— START Data section —

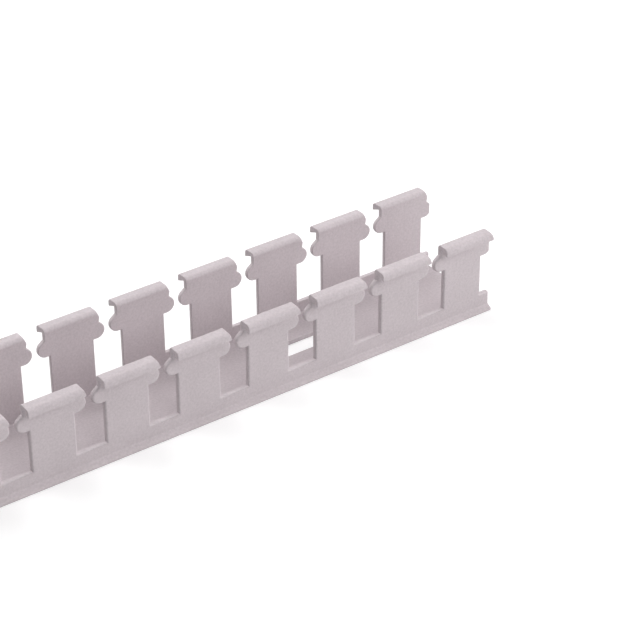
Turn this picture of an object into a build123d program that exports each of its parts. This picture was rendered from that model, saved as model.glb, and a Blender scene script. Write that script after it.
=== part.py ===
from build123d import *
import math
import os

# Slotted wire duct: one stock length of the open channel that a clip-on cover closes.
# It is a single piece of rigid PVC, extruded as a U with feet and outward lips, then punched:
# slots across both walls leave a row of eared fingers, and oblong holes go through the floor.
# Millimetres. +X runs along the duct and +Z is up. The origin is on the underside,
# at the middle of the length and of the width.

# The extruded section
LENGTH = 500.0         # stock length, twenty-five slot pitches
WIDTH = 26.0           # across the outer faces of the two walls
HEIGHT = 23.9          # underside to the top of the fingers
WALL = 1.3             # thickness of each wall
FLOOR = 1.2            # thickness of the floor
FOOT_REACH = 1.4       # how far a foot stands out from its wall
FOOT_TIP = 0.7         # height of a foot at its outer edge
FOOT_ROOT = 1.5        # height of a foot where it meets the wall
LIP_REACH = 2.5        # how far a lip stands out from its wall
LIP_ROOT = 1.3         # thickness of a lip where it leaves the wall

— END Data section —

Set down all of the data above, word for word.

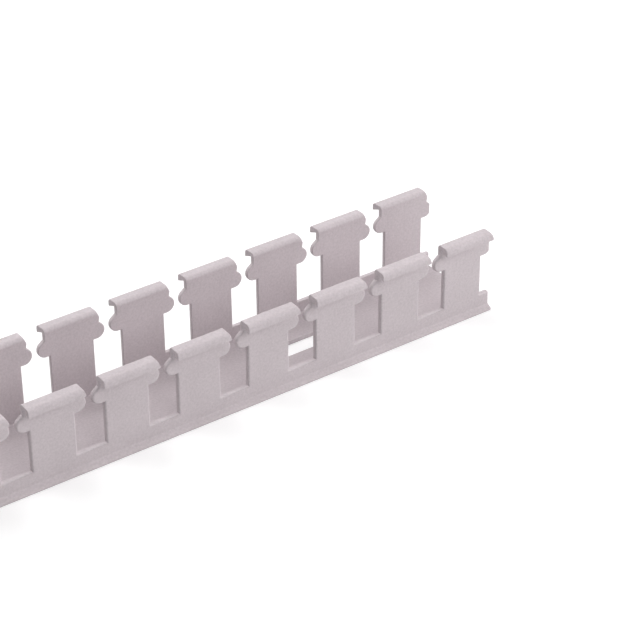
Turn this picture of an object into a build123d program that exports each of its parts. This picture was rendered from that model, saved as model.glb, and a Blender scene script. Write that script after it.
=== part.py ===
from build123d import *
import math
import os

# Slotted wire duct: one stock length of the open channel that a clip-on cover closes.
# It is a single piece of rigid PVC, extruded as a U with feet and outward lips, then punched:
# slots across both walls leave a row of eared fingers, and oblong holes go through the floor.
# Millimetres. +X runs along the duct and +Z is up. The origin is on the underside,
# at the middle of the length and of the width.

# The extruded section
LENGTH = 500.0         # stock length, twenty-five slot pitches
WIDTH = 26.0           # across the outer faces of the two walls
HEIGHT = 23.9          # underside to the top of the fingers
WALL = 1.3             # thickness of each wall
FLOOR = 1.2            # thickness of the floor
FOOT_REACH = 1.4       # how far a foot stands out from its wall
FOOT_TIP = 0.7         # height of a foot at its outer edge
FOOT_ROOT = 1.5        # height of a foot where it meets the wall
LIP_REACH = 2.5        # how far a lip stands out from its wall
LIP_ROOT = 1.3         # thickness of a lip where it leaves the wall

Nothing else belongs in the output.